Singapore Family Cuts Dollar Bets Citing Volatile Central Banks

Woodside Holdings Investment Management, a Singapore-based family office, trimmed bets the U.S. dollar will strengthen amid uncertainty as to when the Federal Reserve will start raising interest rates. Woodside cut the percentage of its liquid assets denominated in the greenback to about 75 percent from 80 percent this year, said David Fergusson, who is chief investment officer at the company that was set up by his grandfather in 1959. Traders have set back bets for when U.S. policy makers will raise borrowing costs as officials such as Atlanta Fed President Dennis Lockhart and Fed Bank of Boston President Eric Rosengren said this month policy should stay accommodative.
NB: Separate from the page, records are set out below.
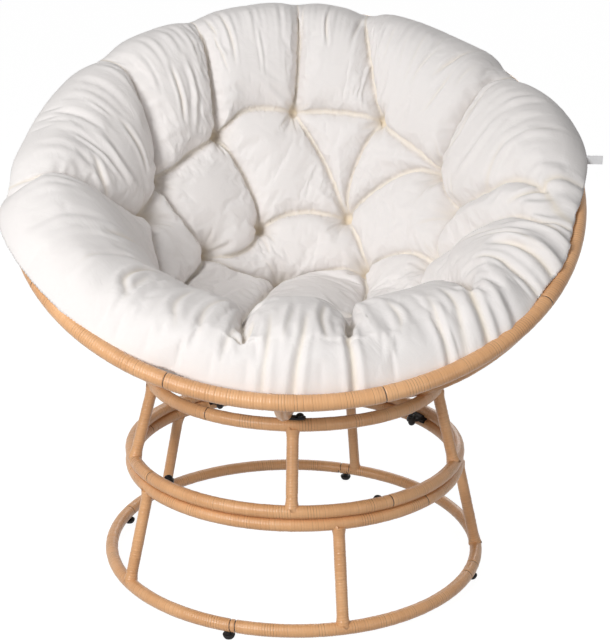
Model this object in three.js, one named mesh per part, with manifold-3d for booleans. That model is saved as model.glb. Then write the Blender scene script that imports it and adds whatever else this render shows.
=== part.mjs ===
// Papasan chair: a tilted round bowl on a two-tier hoop stand, with a loose tufted cushion.
// Millimetres, +Z up. The origin is on the floor under the middle of the stand, and the
// low front edge of the bowl faces -Y.
import * as THREE from 'three';
import { mergeVertices } from 'three/addons/utils/BufferGeometryUtils.js';
import Module from 'manifold-3d';

const wasm = await Module();
wasm.setup();

// Driving dimensions of the stand. Each hoop radius is taken to the middle of its tube.
const floorHoopRadius = 355;
const middleHoopRadius = 312;
const topHoopRadius = 273;
const standTubeRadius = 12;
const strutTubeRadius = 10.8;
const lowerStandHeight = 180.5;
const upperStandHeight = 145;

// Driving dimensions of the bowl
const rimRadius = 506;
const rimTubeRadius = 14;
const rimCentreRise = 359;
const rimTiltDegrees = 30.4;
const ribTubeRadius = 11;
const footHoopRadius = 150;
const footHoopDrop = 4.5;
const ribNesting = 3;

// Driving dimensions of the cushion
const cushionThickness = 124;
const cushionCrownRise = 38;
const frontBunchRise = 38;

// Clearances between pieces that touch, and between the cushion and the bowl
const seatGap = 0.3;
const turningGap = 0.5;
const cushionGap = 1;
const cushionRestGap = 0.6;

// Counts and directions, in degrees counter-clockwise from +X seen from above
const strutCount = 5;
const lowerStrutStartDegrees = 68.5;
const upperStrutStartDegrees = 53.5;
const ribCount = 6;
const ribStartDegrees = 27;
const glideCount = 4;
const glideStartDegrees = 72;
const clampDegrees = [33, 124.5, 215.5, 302];

const WICKER = { color: 0xd9a773, roughness: 0.55, metalness: 0 };
const STEEL = { color: 0x17161a, roughness: 0.45, metalness: 0.6 };
const RUBBER = { color: 0x1b1a1c, roughness: 0.7, metalness: 0 };
const CANVAS = { color: 0xf3efe7, roughness: 0.9, metalness: 0 };
const TAPE = { color: 0xfafafa, roughness: 0.8, metalness: 0 };

const radians = THREE.MathUtils.degToRad;
const chair = new THREE.Group();

// Adds one named piece to the chair.
function addPiece(name, geometry, finish, turnDegrees = 0) {
  const mesh = new THREE.Mesh(geometry, new THREE.MeshStandardMaterial(finish));
  mesh.name = name;
  mesh.rotation.z = radians(turnDegrees);
  chair.add(mesh);
  return mesh;
}

// Corners closer than this are one corner.
const mergeTolerance = 1e-4;

// Keeps only positions, merges shared corners and turns the faces outwards.
function closed(geometry) {
  const bare = new THREE.BufferGeometry();
  bare.setAttribute('position', geometry.getAttribute('position'));
  if (geometry.index) bare.setIndex(geometry.index);
  const merged = mergeVertices(bare, mergeTolerance);
  const p = merged.getAttribute('position');
  const kept = [];
  let volume = 0;
  const [a, b, c] = [new THREE.Vector3(), new THREE.Vector3(), new THREE.Vector3()];
  for (let i = 0; i < merged.index.count; i += 3) {
    const ids = [0, 1, 2].map((k) => merged.index.getX(i + k));
    if (ids[0] === ids[1] || ids[1] === ids[2] || ids[2] === ids[0]) continue;
    kept.push(ids);
    a.fromBufferAttribute(p, ids[0]);
    b.fromBufferAttribute(p, ids[1]);
    c.fromBufferAttribute(p, ids[2]);
    volume += a.dot(b.cross(c));
  }
  merged.setIndex(kept.flatMap((ids) => (volume < 0 ? [ids[0], ids[2], ids[1]] : ids)));
  return merged;
}

function toSolid(geometry) {
  const g = closed(geometry);
  const mesh = new wasm.Mesh({
    numProp: 3,
    vertProperties: new Float32Array(g.getAttribute('position').array),
    triVerts: new Uint32Array(g.index.array),
  });
  return new wasm.Manifold(mesh);
}

function toGeometry(solid) {
  const mesh = solid.getMesh();
  const g = new THREE.BufferGeometry();
  g.setAttribute('position', new THREE.BufferAttribute(new Float32Array(mesh.vertProperties), 3));
  g.setIndex(new THREE.BufferAttribute(new Uint32Array(mesh.triVerts), 1));
  return g;
}

// Cuts every tool geometry out of a body geometry.
function cut(body, tools) {
  let solid = toSolid(body);
  for (const tool of tools) solid = solid.subtract(toSolid(tool));
  return toGeometry(solid);
}

// A lathe turned round the Z axis, from [radius, height] pairs that start and end on it.
function turned(profile, sides) {
  const points = profile.map(([r, z]) => new THREE.Vector2(r, z));
  return new THREE.LatheGeometry(points, sides).rotateX(Math.PI / 2);
}

// A low round dome from its rim at the given height up to the axis
const domeShoulderShare = 0.75;

function domeProfile(radius, height, rise) {
  return [
    [radius, height],
    [radius, height + rise / 3],
    [radius * domeShoulderShare, height + (rise * 5) / 6],
    [0, height + rise],
  ];
}

// A round tube bent into a level hoop round the Z axis.
function hoop(radius, tubeRadius, segments, sides) {
  const points = [];
  for (let i = 0; i <= sides; i += 1) {
    const angle = (2 * Math.PI * i) / sides;
    points.push(new THREE.Vector2(radius + tubeRadius * Math.cos(angle), tubeRadius * Math.sin(angle)));
  }
  return new THREE.LatheGeometry(points, segments).rotateX(Math.PI / 2);
}

// Segments round each hoop and sides round its tube
const hoopSegments = 60;
const hoopSides = 8;

const standHoop = (radius, height, spare = 0) =>
  hoop(radius, standTubeRadius + spare, hoopSegments, hoopSides).translate(0, 0, height);

// Floor glides: a domed rubber pad moulded on a threaded stem
const glidePadRadius = 11;
const glideFlatRadius = 6;
const glidePadHeight = 9;
const glideLipHeight = 2;
const glideNeckHeight = 4;
const glideStemRadius = 3;
const glideStemInsert = 9;
const glideSides = 12;

// Threaded inserts pressed up into the floor hoop, one over each glide
const insertWall = 2;
const insertInnerRadius = glideStemRadius + turningGap;
const insertOuterRadius = insertInnerRadius + insertWall;
const insertLength = glideStemInsert + turningGap;

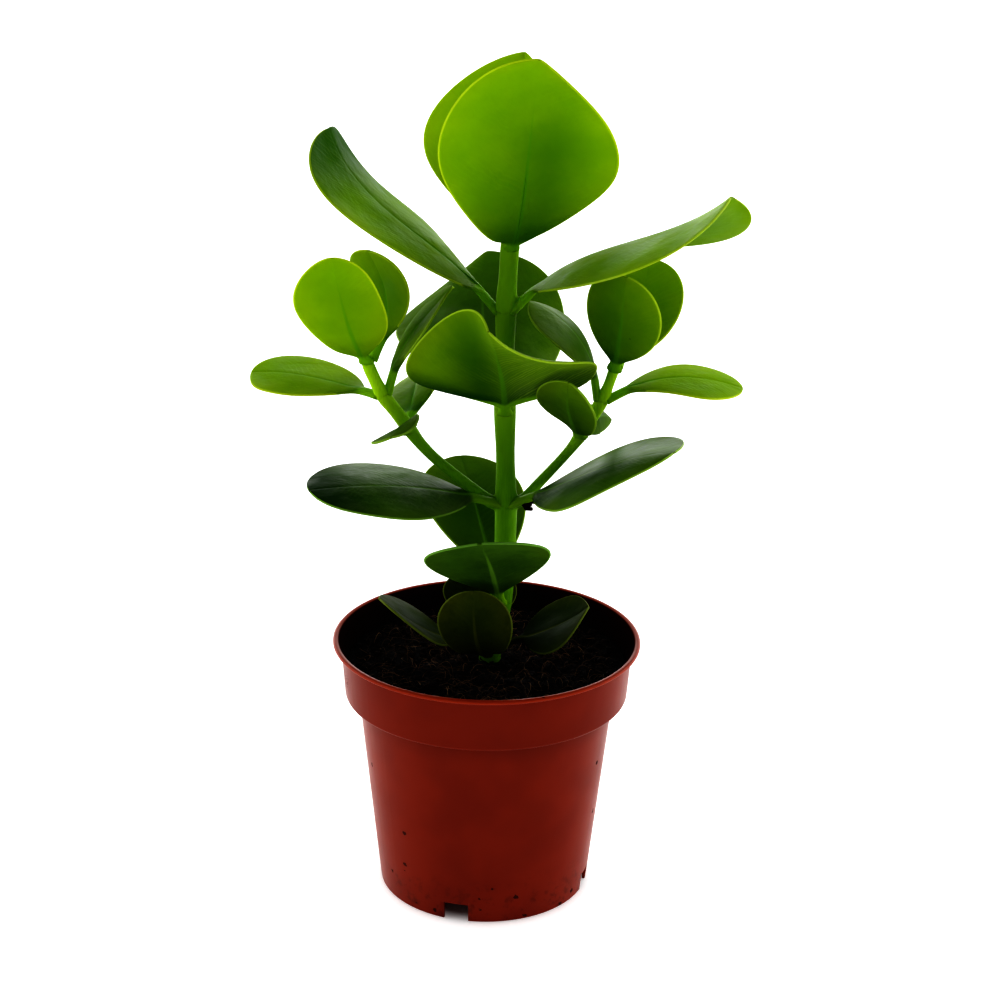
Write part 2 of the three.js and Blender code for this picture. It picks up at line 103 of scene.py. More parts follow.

The Swiss National Bank unexpectedly scrapped its currency ceiling in January, while policy makers in Singapore and Japan also surprised the market by boosting stimulus in the past six months The dollar has weakened against all except one of its 16 major counterparts this month and strategists have trimmed forecasts on how much it will gain. The currency will appreciate about 4.6 percent to $1.04 per euro by year-end and 5 percent to 125 yen, according to Bloomberg surveys. The dollar was at $1.0876 per euro and 119.13 yen at 1:30 p.m. in Tokyo.